Regulation 5.1.6. Marine casualties. The Committee notes that, under Regulation 10 of the Merchant Shipping (Accident Reporting and Investigation) Regulations 2012, whenever a “very serious casualty” occurs, the Marine Accident Investigation Compliance Officer (MAICO) must ensure that a safety investigation is carried out. In the case of a “serious casualty”, the MAICO carries out a preliminary assessment in order to decide whether or not a safety investigation should be undertaken and in the case of any other marine casualty or incident it shall decide whether or not a safety investigation should be undertaken. The Committee notes that in the latter cases the holding of an investigation is optional. It recalls that Regulation 5.1.6, paragraphs 1 and 2, provides that each Member shall hold an official inquiry into any serious marine casualty, leading not only to loss of life but also to injury that involves a ship that flies its flag. The Committee requests the Government to indicate the measures taken to ensure full conformity with this requirement of the Convention.

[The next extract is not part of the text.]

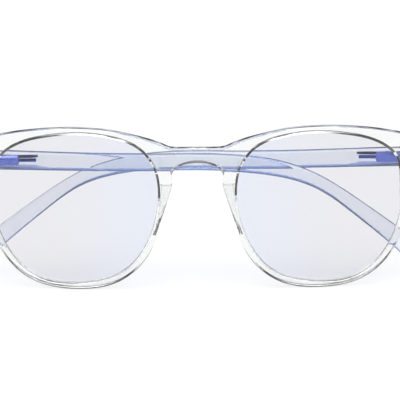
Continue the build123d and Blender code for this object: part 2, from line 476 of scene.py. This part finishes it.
@dataclass
class Front(Builder):
    """The clear front with its lenses, pads, front leaves and screws."""

    body: str = "front"
    face_radius_mm: float = 380.0

    def radial(self) -> Callable[[Vector], Vector]:
        """Give a function for the curved face's outward direction at a point.

        Returns:
            A function from a point in metres to a unit direction.
        """
        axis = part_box("front_frame")[0][1] + self.face_radius_mm * MM
        return lambda place: Vector((place.x, place.y - axis, 0)).normalized()

    def build(self) -> None:
        """Make every piece of the front."""
        rims = self.stand_in("front_frame", self.body, "clear_frame", self.finishes.frame_plastic)
        face_true(rims.data, self.radial())
        rims.visible_shadow = False
        for side in Side:
            node = f"lens_{side.value}"
            lens = Lens(side).build(self.frame["nodes"][node], self.finishes.lens)
            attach(lens, self.body)
            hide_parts(node)
            lens.visible_shadow = False
            pad = self.stand_in(f"nose_pad_{side.value}", self.body, "clear_pad", self.finishes.pad_plastic)
            pad.visible_shadow = False
            self.stand_in(f"front_hinge_leaf_{side.value}", self.body, "hinge_metal", self.finishes.hinge)
            self.stand_in(f"hinge_screw_{side.value}", self.body, "screw_metal", self.finishes.screw)


@dataclass
class Temple(Builder):
    """One temple with its hinge leaf."""

    side: Side = Side.LEFT
    glow_below: float = -0.3
    hinge_height_mm: float = 37.1

    def build(self) -> None:
        """Make the temple's pieces, with a painted blue glow on the lower edge for the blue light that the
        plastic leads out there.
        """
        body = f"{self.side.value}_temple"
        arm = self.stand_in(f"temple_{self.side.value}", body, "clear_temple", self.finishes.temple_plastic)
        broad = max(arm.data.polygons, key=lambda face: face.area).normal.copy()
        face_true(arm.data, lambda place: broad, near_degrees=0.2)
        arm.visible_shadow = False
        arm.data.materials.append(self.finishes.temple_painted_edge_glow)
        # Downward faces low on the temple get the painted blue edge glow.
        for face in arm.data.polygons:
            if face.normal.z < self.glow_below and face.center.z < self.hinge_height_mm * MM:
                face.material_index = 1
        self.stand_in(f"temple_hinge_leaf_{self.side.value}", body, "hinge_metal", self.finishes.hinge)


@dataclass
class Studio:
    """Pale floor, a broad light above and in front, dark walls and a long-lens camera in front."""

    distance_mm: float = 600.0
    elevation_degrees: float = 12.0
    roll_degrees: float = 0.48
    view_width_mm: float = 118.3
    aim_mm: tuple[float, float, float] = (0.74, -12.0, 27.4)
    light_edge: float = 0.8
    light_softness: float = 0.06
    floor_half_m: float = 3.0
    light_bounces: int = 24
    light_tilt_degrees: float = 35.0
    dark_wall: str = "#222224"
    bright_ceiling: str = "#FFFFFF"
    sky_strength: float = 3.6

    def floor(self) -> None:
        """Lay the floor."""
        mesh = bpy.data.meshes.new("floor")
        shape = bmesh.new()
        bmesh.ops.create_grid(shape, x_segments=1, y_segments=1, size=self.floor_half_m)
        shape.to_mesh(mesh)
        shape.free()
        floor = bpy.data.objects.new("floor", mesh)
        bpy.context.scene.collection.objects.link(floor)
        material, tree = blank_material("pale_floor")
        shader = add_node(
            tree, "ShaderNodeBsdfPrincipled", {"Base Color": linear("#FBFBFB"), "Roughness": 0.9}
        )
        add_node(tree, "ShaderNodeOutputMaterial", links={"Surface": shader.outputs["BSDF"]})
        mesh.materials.append(material)

    def surroundings(self) -> None:
        """Light the room from above and in front; the dark walls draw the dark lines in clear edges."""
        world = bpy.data.worlds.new("studio")
        world.use_nodes = True
        tree = world.node_tree
        tree.nodes.clear()
        coords = add_node(tree, "ShaderNodeTexCoord")
        nearness = add_node(tree, "ShaderNodeVectorMath", {"operation": "DOT_PRODUCT"})
        tree.links.new(coords.outputs["Generated"], nearness.inputs[0])
        tilt = math.radians(self.light_tilt_degrees)
        nearness.inputs[1].default_value = (0, -math.sin(tilt), math.cos(tilt))
        ramp = add_node(tree, "ShaderNodeValToRGB", links={"Fac": nearness.outputs["Value"]})
        dark, bright = ramp.color_ramp.elements
        dark.position, dark.color = self.light_edge - self.light_softness, linear(self.dark_wall)
        bright.position, bright.color = self.light_edge + self.light_softness, linear(self.bright_ceiling)
        light = add_node(
            tree, "ShaderNodeBackground", {"Strength": self.sky_strength}, {"Color": ramp.outputs["Color"]}
        )
        add_node(tree, "ShaderNodeOutputWorld", links={"Surface": light.outputs["Background"]})
        bpy.context.scene.world = world

    def camera(self) -> None:
        """Set the camera up in front, a little above the glasses."""
        aim = Vector(self.aim_mm) * MM
        lift = math.radians(self.elevation_degrees)
        away = Vector((0, -math.cos(lift), math.sin(lift)))
        data = bpy.data.cameras.new("front_camera")
        data.sensor_width = 36.0
        data.lens = data.sensor_width * self.distance_mm / self.view_width_mm
        data.clip_start = 0.01
        camera = bpy.data.objects.new("front_camera", data)
        turn = (-away).to_track_quat("-Z", "Y").to_matrix().to_4x4()
        roll = Matrix.Rotation(math.radians(-self.roll_degrees), 4, "Z")
        camera.matrix_world = Matrix.Translation(aim + away * self.distance_mm * MM) @ turn @ roll
        bpy.context.scene.collection.objects.link(camera)
        bpy.context.scene.camera = camera

    def build(self) -> None:
        """Set up the whole studio."""
        self.floor()
        self.surroundings()
        self.camera()
        scene = bpy.context.scene
        scene.view_settings.view_transform = "Standard"
        # Light already reaches what stands behind clear pieces, so refracted bounces would count it twice
        scene.cycles.caustics_refractive = False
        scene.cycles.caustics_reflective = False
        scene.cycles.max_bounces = self.light_bounces
        scene.cycles.transmission_bounces = self.light_bounces
        scene.cycles.transparent_max_bounces = self.light_bounces


def main() -> None:
    logging.basicConfig(level=logging.INFO, format="%(name)s: %(message)s")
    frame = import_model()
    finishes = Finishes()
    Front(frame, finishes).build()
    for side in Side:
        Temple(frame, finishes, side=side).build()
    Studio().build()
    log.info("size report written")


if __name__ == "__main__":
    main()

Regulation 5.2.2 and Standard A5.2.2. On-shore complaint-handling procedures. The Committee previously requested the Government to provide information on procedures established for seafarers calling at its ports to report a complaint alleging breach of the requirements of the MLC, 2006, as well as on the number of reported on-shore complaints. The Committee notes that the Government refers to (MLN No. 023(b), of July 2020, relating to on shore complaint procedures, which provides guidance to owners, operators and seafarers on the Gibraltar provisions on the Gibraltar Maritime Authority (GMA)’s handling of complaints made to the GMA relating to the MLC, 2006. The Committee takes note of this information, which addresses its previous request.